You mention being budget limited to HDD vs SSD. I did a search on eBay for enterprise SAS SSD as I couldn't find a quick post here on the forums for a current deal, and I'm finding 400gb SAS SLC Enterprise stuff for $400-600 CAD. Cheaper if I'm picky or careful. I suspect you can fit the SAS SSD in the budget?
You are absolutely correct and i overlooked the fact that it is capped to 400MB/s Single-port and 800MB/S dual-port.How does your ZuesRAM handle 1.25Gbytes/Second ??
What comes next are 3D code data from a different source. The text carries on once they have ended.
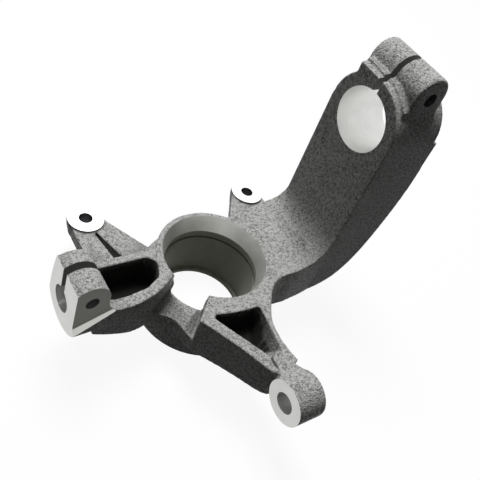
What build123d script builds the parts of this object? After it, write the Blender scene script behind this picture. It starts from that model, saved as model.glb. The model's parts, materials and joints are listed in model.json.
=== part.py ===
from build123d import *
import os

# Steering knuckle for a strut front axle: one iron casting with machined seats.
# Millimetres. X points to the strut clamp, Y to the brake caliper ears and Z inboard, along the
# wheel axis. Heights are drawn from the inboard face of the hub, so what lies outboard of that
# face is negative. At the end the casting is moved so that the origin is the wheel bearing's centre.

# Hub: a flared mouth, a snap ring groove, the bearing seat and a lip the bearing stops against
mouth_radius = 40.0
mouth_depth = 13.0
bearing_radius = 36.0
bearing_width = 37.0
ring_groove_drop = 5.2
ring_groove_width = 2.2
ring_groove_depth = 1.6
lip_height = 2.2
lip_thickness = 3.1
rim_wall = 4.0
rim_height = 20.0
barrel_wall = 15.0
barrel_chamfer = 2.0

# Sunk part of the hub wall between the ball joint arm and the steering arm
sunk_depth = 23.4
web_depth = 13.0

# Ball joint arm, a pocketed beam that runs to -X
ball_arm_far_side = 18.7
ball_arm_near_side = -23.9
ball_arm_depth_at_hub = 36.2
ball_arm_depth_at_clamp = 21.5
ball_pocket_depth = 25.5
ball_arm_far_wall = 6.2
ball_arm_near_wall = 9.0
pocket_taper = 3.0
pocket_corner = 5.0

# Ball joint clamp: a split block, half round about its pinch bolt
ball_pin_radius = 9.6
ball_pin_y = -3.7
ball_pin_z = 0.0
ball_clamp_end = -120.0
ball_clamp_bottom = -21.9
ball_boss_x = -110.6
ball_boss_z = 15.5
ball_boss_radius = 14.3
ball_boss_foot = 10.0
ball_bolt_x = -108.8
ball_bolt_z = 14.9
ball_bolt_radius = 4.7
ball_slot_width = 5.5
ball_clamp_far_side = 14.8
spot_face_y = -24.4
spot_face_yaw = 3.5
spot_ledge_z = -10.6
spot_ledge_slope = 17.0
spot_cutter_radius = 7.0
ledge_width = 3.5

# Caliper ears, each a drilled boss on the wheel side of the inboard face
ear_hole_radius = 5.4
ear_boss_radius = 14.2
ear_face_drop = 25.0
ear_thickness = 16.0
ear_draft = 12.0
ear_straight = 5.0
leg_drop = 2.0
lower_ear_x = -66.1
lower_ear_y = 80.6
upper_ear_x = 85.2
upper_ear_y = 75.5

# Steering arm, a pocketed beam that runs to -Y, with the tie rod's eye at its end
steer_pocket_depth = 22.5
eye_x = -16.6
eye_length = 22.0
eye_y = -123.0
eye_z = -3.4
eye_radius = 16.0
tie_hole_radius = 7.5
pad_height = 3.5
neck_height = 6.8

# Strut arm: leaves the hub flat, turns inboard on a round and ends in the strut clamp
strut_radius = 23.5
strut_wall = 9.7
strut_y = 4.3
strut_z = 112.0
clamp_face_x = 88.7
clamp_length = 48.0
turn_radius = 20.0
arm_web = 11.0
arm_side_wall = 8.5
strut_slot_width = 4.3
strut_bolt_radius = 5.25
strut_bolt_x = 113.0
strut_bolt_z = 145.3
strut_boss_x = 113.0
strut_boss_z = 147.0
strut_boss_radius = 14.7
strut_ear_far = 30.0
strut_ear_near = -22.0
strut_edge_round = 2.0
collar_far_end = 26.3
collar_top = 145.8
collar_depth = 4.6
collar_step = 3.0

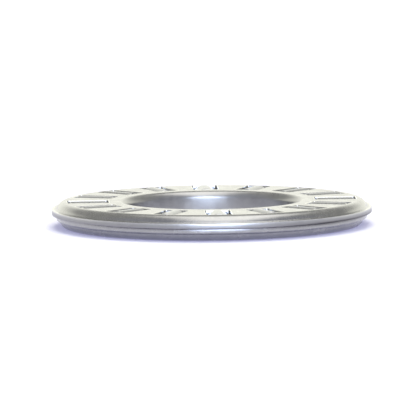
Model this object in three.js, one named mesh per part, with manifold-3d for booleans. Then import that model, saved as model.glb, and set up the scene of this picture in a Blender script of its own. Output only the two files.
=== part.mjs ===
// Thrust needle roller and cage assembly: sixteen needle rollers lie like spokes in the slots of
// a flat ring cage, which is two sheet steel pressings joined back to back.
//
// Millimetres, +Z up. The origin is on the bore's axis, in the plane that the rollers stand on.

import * as THREE from "three";
import { mergeVertices } from "three/addons/utils/BufferGeometryUtils.js";
import Module from "manifold-3d";

// Driving dimensions.
const boreDiameter = 12.7;
const outerDiameter = 23.8;
const rollerDiameter = 1.984;
const rollerLength = 2.74;
const rollerCount = 16;
const cageHeight = 1.9; // a little under the rollers' diameter, so they stand proud on both faces
const sheet = 0.4; // thickness of both pressings

// Needle rollers.
const rollerPitchRadius = 9.2; // from the bore's axis to the middle of a roller
const rollerEndRound = 0.16;
const rollerSides = 20;

// Slots, which are narrower than a roller so that it can't drop out.
const slotLength = 3.04;
const slotWidth = 1.85;
const slotCornerRadius = 0.14;

// Pressings.
const flangeStep = 0.34; // how far the lower flange lies inside the upper one
const upperFlangeWidth = 0.37; // from the foot of the crown to the edge of the flange
const lowerFlangeWidth = 0.31;
const flangeBend = 0.1; // radius where the crown's foot turns out into the flange
const upperShoulderBend = 0.72; // radius where the flat face turns down towards the crown's foot
const lowerShoulderBend = 0.42;
const crownLean = THREE.MathUtils.degToRad(12); // least slope of a crown's wall
const boreBend = 0.55; // radius where the upper face turns down into the bore
const lipBend = 0.6; // radius where the lower face turns up into its lip
const lipTopClearance = 0.2; // from the lower half's lip to the inside of the upper face
const seamGap = 0.02; // play between the two pressings
const seamDrop = 0.02; // the pressings meet this much below the rollers' axes

// The upper pressing's lip is turned outwards at the bottom of the bore, which holds the halves together.
const stakeAngle = THREE.MathUtils.degToRad(36);

// Facets.
const ringSegments = 48; // a multiple of rollerCount, so that every slot is cut alike
const bendSegments = 2; // an arc gets twice as many steps as this
const cornerSegments = 1; // the same, in the corners of a slot and round the ends of a roller
const cutMargin = 0.5; // how far a slot's cutter runs past the sheet

const boreRadius = boreDiameter / 2;
const upperFlangeRadius = outerDiameter / 2;
const lowerFlangeRadius = upperFlangeRadius - flangeStep;
const middle = rollerDiameter / 2; // height of the rollers' axes
const seam = middle - seamDrop;
const topFace = middle + cageHeight / 2;
const bottomFace = middle - cageHeight / 2;
const lowerLipRadius = boreRadius + sheet + seamGap;

// The direction of a point on an arc from the arc's centre, with the bore's axis to the left.
const outward = 0;
const above = Math.PI / 2;
const inward = Math.PI;
const below = -Math.PI / 2;

function pocketAngle(i) {
  return (2 * Math.PI * i) / rollerCount;
}

const wasm = await Module();
wasm.setup();

function toManifold(geometry) {
  const bare = geometry.clone();
  bare.deleteAttribute("normal");
  bare.deleteAttribute("uv");
  const merged = mergeVertices(bare, 1e-4);
  const mesh = new wasm.Mesh({
    numProp: 3,
    vertProperties: merged.attributes.position.array,
    triVerts: new Uint32Array(merged.index.array),
  });
  return new wasm.Manifold(mesh);
}

function fromManifold(solid) {
  const mesh = solid.getMesh();
  const geometry = new THREE.BufferGeometry();
  geometry.setAttribute("position", new THREE.BufferAttribute(mesh.vertProperties, 3));
  geometry.setIndex(new THREE.BufferAttribute(mesh.triVerts, 1));
  const flat = geometry.toNonIndexed();
  flat.computeVertexNormals();
  return flat;
}

// A profile of (radius, height) points turned about the vertical axis.
function turned(profile) {
  return new THREE.LatheGeometry(profile, ringSegments).rotateX(Math.PI / 2);
}

// The closed section of a sheet, from the curves of its two faces: skin(depth) is the face at
// that depth in the sheet.
function sheetSection(skin) {
  const outside = skin(0).getPoints(bendSegments);
  const inside = skin(sheet).getPoints(bendSegments);
  return [...outside, ...inside.reverse(), outside[0].clone()];
}

// Where the two bends of a crown have their centres, and the slope of the wall between them. A low
// crown has no straight wall: its bends meet, at a steeper slope.
function crownBends(foot, rise, shoulderBend) {
  const reach = shoulderBend + flangeBend;
  const overlap = reach - rise;
  const tilt = Math.max(crownLean, Math.asin(Math.max(0, overlap) / reach));
  const flangeBendRadius = foot + flangeBend;
  const shoulderRadius = flangeBendRadius - (reach - overlap * Math.sin(tilt)) / Math.cos(tilt);
  return { flangeBendRadius, shoulderRadius, tilt };
}

// Upper pressing, from its flange over the crown and down the bore to the staked lip.
function upperSkin(depth) {
  const ledge = seam + seamGap / 2 + sheet;
  const foot = upperFlangeRadius - upperFlangeWidth;
  const rise = topFace - ledge;
  const { flangeBendRadius, shoulderRadius, tilt } = crownBends(foot, rise, upperShoulderBend);
  const stakeRadius = lipBend + seamGap + sheet;
  const stakeHeight = bottomFace + lipBend;
  const path = new THREE.Path();
  path.moveTo(upperFlangeRadius, ledge - depth);
  path.lineTo(flangeBendRadius, ledge - depth);
  path.absarc(flangeBendRadius, ledge + flangeBend, flangeBend + depth, below, inward + tilt, true);
  path.absarc(shoulderRadius, topFace - upperShoulderBend, upperShoulderBend - depth, tilt, above);
  path.absarc(boreRadius + boreBend, topFace - boreBend, boreBend - depth, above, inward);
  path.absarc(boreRadius + stakeRadius, stakeHeight, stakeRadius - depth, inward, inward + stakeAngle);
  return path;
}

// Lower pressing, from the top of its lip down and out under the rollers to its flange.
function lowerSkin(depth) {
  const underFlange = seam - seamGap / 2 - sheet;
  const foot = lowerFlangeRadius - lowerFlangeWidth;
  const rise = underFlange - bottomFace;
  const { flangeBendRadius, shoulderRadius, tilt } = crownBends(foot, rise, lowerShoulderBend);
  const lipTop = topFace - sheet - lipTopClearance;
  const lipBendHeight = bottomFace + lipBend;
  const path = new THREE.Path();
  path.moveTo(lowerLipRadius + depth, lipTop);
  path.lineTo(lowerLipRadius + depth, lipBendHeight);
  path.absarc(lowerLipRadius + lipBend, lipBendHeight, lipBend - depth, inward, below);
  path.absarc(shoulderRadius, bottomFace + lowerShoulderBend, lowerShoulderBend - depth, below, -tilt);
  path.absarc(flangeBendRadius, underFlange - flangeBend, flangeBend + depth, inward - tilt, above, true);
  path.lineTo(lowerFlangeRadius, underFlange + depth);
  return path;
}

// A slot's outline as a prism through the whole cage, lying along +X.
function slotCutter() {
  const x = slotLength / 2 - slotCornerRadius;
  const y = slotWidth / 2 - slotCornerRadius;
  const outline = new THREE.Shape();
  outline.absarc(x, y, slotCornerRadius, outward, above);
  outline.absarc(-x, y, slotCornerRadius, above, inward);
  outline.absarc(-x, -y, slotCornerRadius, inward, below);
  outline.absarc(x, -y, slotCornerRadius, below, outward);
  const prism = new THREE.ExtrudeGeometry(outline, {
    depth: cageHeight + 2 * cutMargin,
    bevelEnabled: false,
    curveSegments: cornerSegments,
  });
  return prism.translate(rollerPitchRadius, 0, bottomFace - cutMargin);
}

// A pressing with all its slots cut.
function slottedPressing(skin) {
  let solid = toManifold(turned(sheetSection(skin)));
  for (let i = 0; i < rollerCount; i++) {
    solid = solid.subtract(toManifold(slotCutter().rotateZ(pocketAngle(i))));
  }
  return fromManifold(solid);
}

// A plain needle with rounded ends, lying along +X about its own centre.
function needleRoller() {
  const radius = rollerDiameter / 2;
  const half = rollerLength / 2;
  const path = new THREE.Path();
  path.moveTo(0, -half);
  path.lineTo(radius - rollerEndRound, -half);
  path.absarc(radius - rollerEndRound, rollerEndRound - half, rollerEndRound, below, outward);
  path.absarc(radius - rollerEndRound, half - rollerEndRound, rollerEndRound, outward, above);
  path.lineTo(0, half);
  return new THREE.LatheGeometry(path.getPoints(cornerSegments), rollerSides).rotateZ(-Math.PI / 2);
}

const cageSteel = new THREE.MeshStandardMaterial({ color: 0xc4c4bd, roughness: 0.42, metalness: 1 });
const rollerSteel = new THREE.MeshStandardMaterial({ color: 0xd6d8dc, roughness: 0.16, metalness: 1 });

function named(name, geometry, material) {
  const mesh = new THREE.Mesh(geometry, material);
  mesh.name = name;
  return mesh;
}

const bearing = new THREE.Group();
bearing.add(named("upper_cage_half", slottedPressing(upperSkin), cageSteel));
bearing.add(named("lower_cage_half", slottedPressing(lowerSkin), cageSteel));

for (let i = 0; i < rollerCount; i++) {
  const number = String(i + 1).padStart(2, "0");
  const roller = named(`needle_roller_${number}`, needleRoller(), rollerSteel);
  roller.position.set(rollerPitchRadius, 0, middle);
  const pocket = new THREE.Group();
  pocket.rotation.z = pocketAngle(i);
  pocket.add(roller);
  bearing.add(pocket);
}

export default bearing;
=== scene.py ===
"""Looks of a thrust needle roller and cage assembly: a slotted cage of two pressings, and its rollers.

Every length is in metres, in the part's own frame: +Z up on the bore's axis, with the rollers standing
on z = 0.
"""

import math

import bmesh
import bpy
import numpy as np
from mathutils import Matrix, Vector


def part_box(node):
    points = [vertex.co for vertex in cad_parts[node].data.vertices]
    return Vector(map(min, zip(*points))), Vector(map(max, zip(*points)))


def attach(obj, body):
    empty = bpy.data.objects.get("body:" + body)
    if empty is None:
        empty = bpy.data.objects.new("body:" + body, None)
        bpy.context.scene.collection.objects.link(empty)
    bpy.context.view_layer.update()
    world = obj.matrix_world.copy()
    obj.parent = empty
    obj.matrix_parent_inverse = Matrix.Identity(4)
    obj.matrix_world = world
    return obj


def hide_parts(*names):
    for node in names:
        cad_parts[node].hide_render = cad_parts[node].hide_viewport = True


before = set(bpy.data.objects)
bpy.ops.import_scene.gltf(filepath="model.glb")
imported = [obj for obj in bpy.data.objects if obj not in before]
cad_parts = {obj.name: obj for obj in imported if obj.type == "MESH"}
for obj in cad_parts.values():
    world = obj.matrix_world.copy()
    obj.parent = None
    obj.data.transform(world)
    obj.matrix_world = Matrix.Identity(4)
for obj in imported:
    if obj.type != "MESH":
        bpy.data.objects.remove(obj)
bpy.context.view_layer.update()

MM = 0.001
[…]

Sorry i misunderstood your earlier post when you said SAS SSD's are to expensive , i thought you meant no SAS SSD's at all , not even for ZILAh yes. We will require sync writes and with the zeusRAM this should not be an issue. Good point though that HA will require the ZIL and sync=always (which is the default from the xenserver NFS mounts)
We did actually look into several other but the zeusRam is in a league of its own . Its a shame that Solaris is now closed since it gets a lot of new nice features.
We still "only" go with 2 ZeusRAM drives. We will do some experiments with not using sync writes on some workloads and try to "only" force i.e. database VMs to use the ZIL. Will also try the performance using them in mirror vs raid-0.How many ZeusRAM do you plan to use now?